After a few confessionals from a couple of my homegirls, I HAD to bring this topic to the dating scene volumes. Because as a man, I know first hand the power we gain from “putting it down” but I never realized how deep (pun intended) this power affects women and all the decisions and actions they make afterwards. What are we discussing here? We are talking about the world wide epidemic of “di*kmatism.” Now, don’t get me wrong dudes can be “whipped” as well, but as someone so eloquently told me, “Women rule the world until Men conquer them.”… What she really said was…
“Pu**y rules the world, until d*ck conquers it” — Yeah #ThatHappened. Before we get into the actual story here is the urban dictionary definition of “Di*kmatism” – “when a woman ignores the fact that the man they are dating is a worthless a**hole because they just want the sex.

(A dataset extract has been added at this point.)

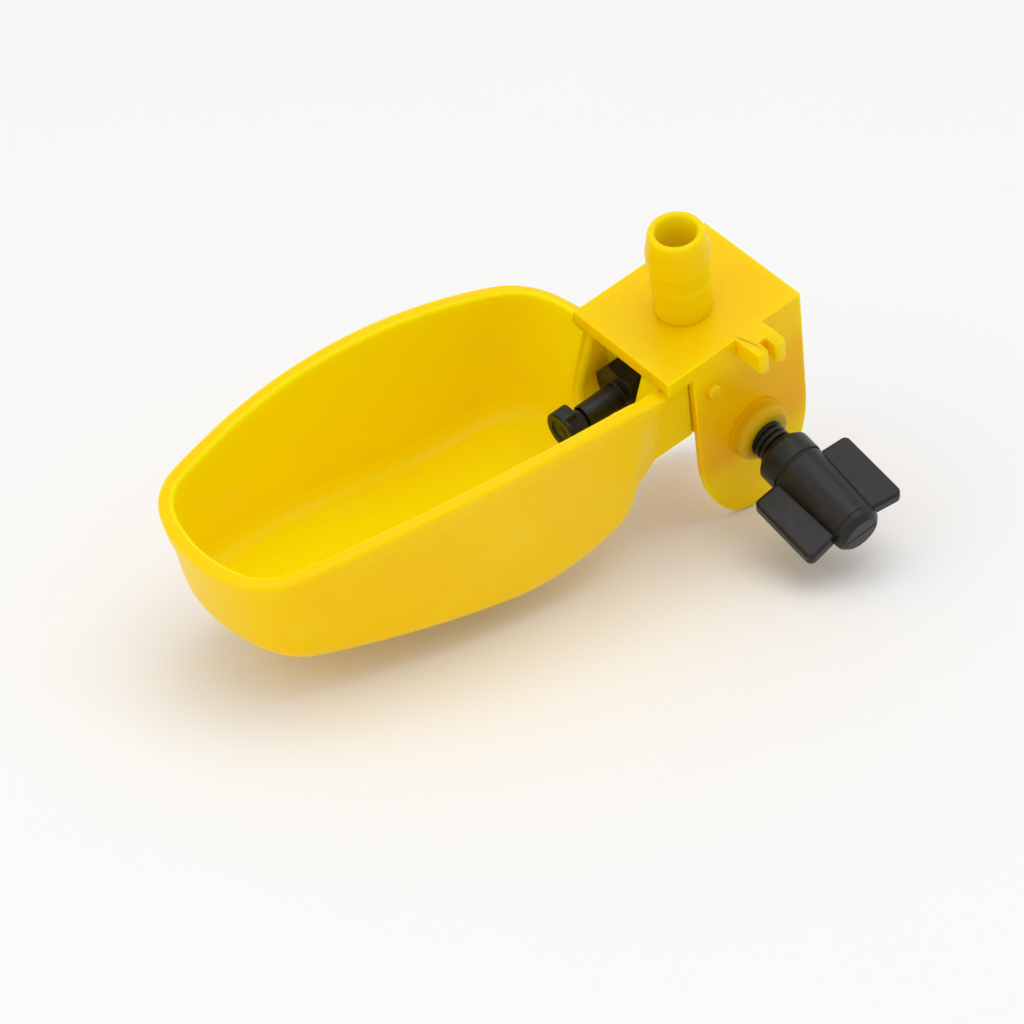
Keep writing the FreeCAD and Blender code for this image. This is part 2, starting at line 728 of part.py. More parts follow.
def trigger_head():
    """The round head that the bird pushes, dished in front and bored for the stem."""
    front = head_back() - d["head_len"]
    blank = solid("Cylinder", "head_blank", (nip_x, front, nip_z), ALONG_Y,
                  Radius=d["head_dia"] / 2, Height=d["head_len"])
    y_front = front.number
    disc = soften("head_disc", blank, d["head_edge"], lambda e: abs(e.BoundBox.YMax - y_front) < 1e-6, "Chamfer")
    dish = solid("Cylinder", "head_dish", (nip_x, front, nip_z), ALONG_Y,
                 Radius=d["head_dish_dia"] / 2, Height=d["head_dish_deep"])
    socket = solid("Cylinder", "head_socket", (nip_x, head_back() - d["stem_grip"], nip_z), ALONG_Y,
                   Radius=d["stem_dia"] / 2, Height=d["stem_grip"] + d["gap"])
    return cut("trigger_head", disc, fuse("head_ways", [dish, socket]))


def valve_stem():
    """The rod from the head to the seat, with the stop disc behind the seal."""
    start = head_back() - d["stem_grip"]
    stop_at = seat_at + d["seal_thk"]
    rod = solid("Cylinder", "rod", (nip_x, start, nip_z), ALONG_Y,
                Radius=d["stem_dia"] / 2, Height=stop_at - start + d["stop_thk"])
    stop = solid("Cylinder", "stop", (nip_x, stop_at, nip_z), ALONG_Y,
                 Radius=d["stop_dia"] / 2, Height=d["stop_thk"])
    return fuse("valve_stem", [rod, stop])


def valve_seal():
    """The rubber washer on the stem, between the seat and the stop."""
    disc = solid("Cylinder", "seal_disc", (nip_x, seat_at, nip_z), ALONG_Y,
                 Radius=d["seal_dia"] / 2, Height=d["seal_thk"])
    hole = solid("Cylinder", "seal_hole", (nip_x, seat_at, nip_z), ALONG_Y,
                 Radius=d["stem_dia"] / 2, Height=d["seal_thk"])
    return cut("valve_seal", disc, hole)


def return_spring():
    """The coil between the stem's stop and the blind end of the valve bore."""
    start = seat_at + d["seal_thk"] + d["stop_thk"] + d["spring_wire"] / 2
    end = -d["jaw_front"] + valve_bore_len() - d["spring_wire"] / 2
    coil_r = (d["spring_dia"] - d["spring_wire"]) / 2
    path = doc.addObject("Part::Helix", "spring_path")
    bind(path, "Radius", coil_r)
    bind(path, "Height", end - start)
    bind(path, "Pitch", (end - start) / d["spring_turns"])
    put(path, (nip_x, start, nip_z), ALONG_Y)
    wire = doc.addObject("Part::Circle", "spring_section")
    bind(wire, "Radius", d["spring_wire"] / 2)
    put(wire, (nip_x + coil_r, start, nip_z), FreeCAD.Rotation(Z_AXIS, ALONG_Y.multVec(Y_AXIS)))
    sweep = doc.addObject("Part::Sweep", "return_spring")
    sweep.Sections = [wire]
    sweep.Spine = path
    sweep.Solid = True
    sweep.Frenet = True
    return sweep


def seal_ring():
    """The rubber ring round the tail, in its seat in the housing's face."""
    inner = d["tail_dia"] / 2 + d["play"]
    return solid("Torus", "seal_ring", (nip_x, -d["jaw_front"] + d["ring_cord"] / 2, nip_z), ALONG_Y,
                 Radius1=inner + d["ring_cord"] / 2, Radius2=d["ring_cord"] / 2)


# Wing screw.

def screw_axes():
    """The screw's own directions: along it, across it through both wings, and square to the wings."""
    ahead = V(1, -d["screw_swing"].number, -d["screw_drop"].number)
    ahead.normalize()
    level = ahead.cross(Y_AXIS)
    level.normalize()
    across = level.cross(ahead) + level * d["screw_roll"].number
    across.normalize()
    return ahead, across, ahead.cross(across)


def wing_screw():
    """The clamp screw: shank, collar, tapered barrel with a domed cap, and two wings."""
    ahead, across, up = screw_axes()
    tip = -(d["jaw_thk"] + d["screw_in"])
    collar = d["boss_tall"] + d["screw_out"]
    barrel = collar + d["collar_len"]
    end = barrel + d["barrel_len"]
    cap = end + d["cap_len"]
    shank_r, collar_r, wide_r = d["screw_dia"] / 2, d["collar_dia"] / 2, d["collar_wide_dia"] / 2
    barrel_r, end_r = d["barrel_dia"] / 2, d["barrel_end_dia"] / 2
    corners = [
        (tip, 0), (tip, shank_r - d["screw_edge"]), (tip + d["screw_edge"], shank_r), (collar, shank_r),
        (collar, collar_r), (collar + d["collar_rise"], wide_r), (barrel, wide_r), (barrel, barrel_r),
        (end, end_r), (cap, end_r - d["cap_len"] / 2), (cap, 0),
    ]
    turned = revolve("screw_turned", polygon("screw_profile", ahead, across, corners, screw_at), ahead, screw_at)
    foot = V(*(number_of(size) for size in screw_at))

    def reach(edge):
        return max((vertex.Point - foot).dot(ahead) for vertex in edge.Vertexes)

    body = soften("screw_body", turned, d["cap_len"] / 3,
                  lambda e: abs(reach(e) - cap.number) < 1e-6 and e.Length > cap.number / 2)
    far = barrel + d["wing_len"]
    span = d["wing_reach"]
    outline_points = [
        (barrel, -collar_r), (barrel + d["wing_slope"], -span), (far + d["wing_flare"], -span),
        (far, -collar_r), (far, collar_r), (far + d["wing_flare"], span), (barrel + d["wing_slope"], span),
        (barrel, collar_r),
    ]
    blade = extrude("wing_blade", polygon("wing_outline", ahead, across, outline_points, screw_at), d["wing_thk"],
                    up, True)
    rounded_from = (collar_r + d["wing_round"]).number

    def outer_upright(edge):
        return along(edge, up) and abs((edge.Vertexes[0].Point - foot).dot(across)) > rounded_from

    wings = soften("wings", blade, d["wing_round"], outer_upright)
    return fuse("wing_screw", [body, wings])


NODES = {
    "bracket": bracket(),
    "cup": cup(),
    "nipple_body": nipple_body(),
    "trigger_head": trigger_head(),
    "valve_stem": valve_stem(),
    "valve_seal": valve_seal(),
    "return_spring": return_spring(),
    "seal_ring": seal_ring(),
    "wing_screw": wing_screw(),
}
doc.recompute()

os.makedirs("parts", exist_ok=True)
for item in doc.Objects:
    if "Invalid" in item.State or "Error" in item.State:
        raise RuntimeError(f"{item.Name} did not build: {item.State}")
for name, item in NODES.items():
    item.Label = name
    shape = item.Shape
    if shape.isNull() or not shape.isValid() or len(shape.Solids) != 1:
        raise RuntimeError(f"{name} is not one valid solid")
    shape.exportStep(f"parts/{name}.step")
    box = shape.BoundBox
    limits = (box.XMin, box.XMax, box.YMin, box.YMax, box.ZMin, box.ZMax)
    print(name, round(shape.Volume, 1), [round(limit, 2) for limit in limits])
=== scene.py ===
"""A poultry drinking cup: a glossy yellow bowl and clamp bracket, a black nipple valve and a wing screw.

All sizes are in millimetres in the frame of the CAD model, whose origin is on the hose barb's axis at the
plate's top face: +Z up along the barb, -Y towards the drinking lip, +X towards the wing screw.
"""
import logging
import math
from collections.abc import Iterator, Sequence
from contextlib import contextmanager
from dataclasses import dataclass
from enum import Enum

import bmesh
import bpy
import numpy as np
from mathutils import Matrix


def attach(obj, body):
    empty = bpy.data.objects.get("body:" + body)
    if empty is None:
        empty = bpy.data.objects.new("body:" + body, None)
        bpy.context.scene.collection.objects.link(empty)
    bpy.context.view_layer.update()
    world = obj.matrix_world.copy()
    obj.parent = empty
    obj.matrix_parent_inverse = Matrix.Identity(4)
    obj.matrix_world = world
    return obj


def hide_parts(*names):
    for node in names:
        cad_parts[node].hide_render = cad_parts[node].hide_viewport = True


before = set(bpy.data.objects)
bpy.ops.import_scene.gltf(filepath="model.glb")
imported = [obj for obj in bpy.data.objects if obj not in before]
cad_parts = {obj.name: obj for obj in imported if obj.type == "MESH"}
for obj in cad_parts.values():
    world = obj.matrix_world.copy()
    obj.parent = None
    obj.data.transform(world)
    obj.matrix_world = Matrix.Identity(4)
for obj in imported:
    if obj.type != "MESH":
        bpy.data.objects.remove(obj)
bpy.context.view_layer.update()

MM = 0.001
SHARP_DEG = 32.0
MERGE_M = 2e-7
END_RING = 0.12
log = logging.getLogger("drinking_cup")


class Slot(Enum):
    """The record's material slots."""

    YELLOW = "yellow_plastic"
    BLACK = "black_plastic"
    RUBBER = "rubber"
    STEEL = "steel"


class Body(Enum):
    """The bodies that pieces ride on."""

    FRAME = "frame"
    TRIGGER = "trigger"
    SCREW = "screw"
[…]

Its the converse of the term pu**y-whipped. I.E. – ‘Man. I haven’t seen Christina in forever; she is totally dickmatized by that loser!'” And now for the story:
My homegirl bbm’d me asking for my opinion on a gift watch that she was purchasing for her “friend.” I said “sure send the picture.” Now I had no expectations in regards to the type of watch or the cost of the watch, but when I received the picture it was a picture of an all black Movado valued at over $500. Without knowing who this friend was or what the occasion was, I replied, “this must be some friend.” She replied, “he is the guy who broke my heart, but he is graduating and I wanted to get him something.” *DJ SCRATCH, Music Stops Short… huh?? I had to stop and think about it for a second, this dude broke her heart, but she is still getting him a gift? Where’s the logic? So I asked her, “If he broke your heart what makes you want to get him a gift?” She replied, “So he knows that he means something to me” I then thought, but she doesn’t mean anything to him if he broke her heart or doesn’t mean enough to to him to NOT break her heart. So I responded, “that doesn’t make sense, he broke your heart, but you want to get him something so he feels better? I don’t get it? Why would you still want him in your life if he hurt you?” After a few more questions she confessed, “Mind blowing, explosive, best sex I ever had, a great friendship, a level of comfort that I’ve never experienced, and the challenge he presents.”
Notice what was said first, “Mind blowing, explosive, best sex I ever had.” — Yep, classic case of Di*kmatism. Now, the issue and focus is less on her di*kmatism, but more on the fact that because of her di*kmatism she: 1. Still wants to interact with him knowing she will feel disappointed and regretful afterwards and 2. Is willing to purchase a watch for this sex connoisseur EVEN AFTER he broke her heart. So I bring it to the Dating Scene as a topic of discussion.
First, A Man’s Perspective: When we men have sex our goal is to, as it is universally known, “Beat to Own.” We want to ensure that we are the best she’s ever had in order to, at the very least, get it again, but more importantly gain the intangible yet highly persuasive “power.” The decision to join into a relationship may or may not be affected by quality of the sex. In fact, most dudes know before sex whether or not he will commit to a woman. “So what” you ask Mr. or Mrs. Inquisitive, well, my point in saying that is if a guy isn’t interested in a relationship before sex, he probably won’t be after. But like the New York Lottery, “Hey, You Never Know.”
Secondly, A Female Perspective: what can you do to avoid the poor decision making that ensues after a “beat to own” experience? Well after surveying a few females, one responded, “Good sex is a drug and when you find someone who is the best you have ever had, it is a tough habit to kick. The only way to avoid the driving forces of good di*k is to completely avoid it. You have to go cold turkey and cut him off. If not, he will inevitably continue to get what he wants while you just get the sex. And if you are trying to use the sex or any other tactics as a result of the sex (i.e. – gift giving) as a way to get to his heart, that is not the way to go. That strategy only leads to feeling used because you do not have what you really want, which is him in a relationship with you. TRANSLATION: You don’t want another female to get the beautiful wonders that his d*ck has brought you.” – Yeah this was really said.
I would have to concur with the observation and assessment above. I told my homegirl, the one whom was purchasing the gift, that the best way to avoid regret in a situation like this is to completely avoid him. He knows he has the power and whenever you come around he already knows it is going to “go down” and other than the orgasm you get (or two or three), you will feel no other satisfaction, so why put yourself in that position. <—It almost sounds like I am typing facetiously, but i’m not.
So To conclude, the best way to avoid a situation like this, for consolidation purposes, is to RUN AWAY *Kanye West Voice.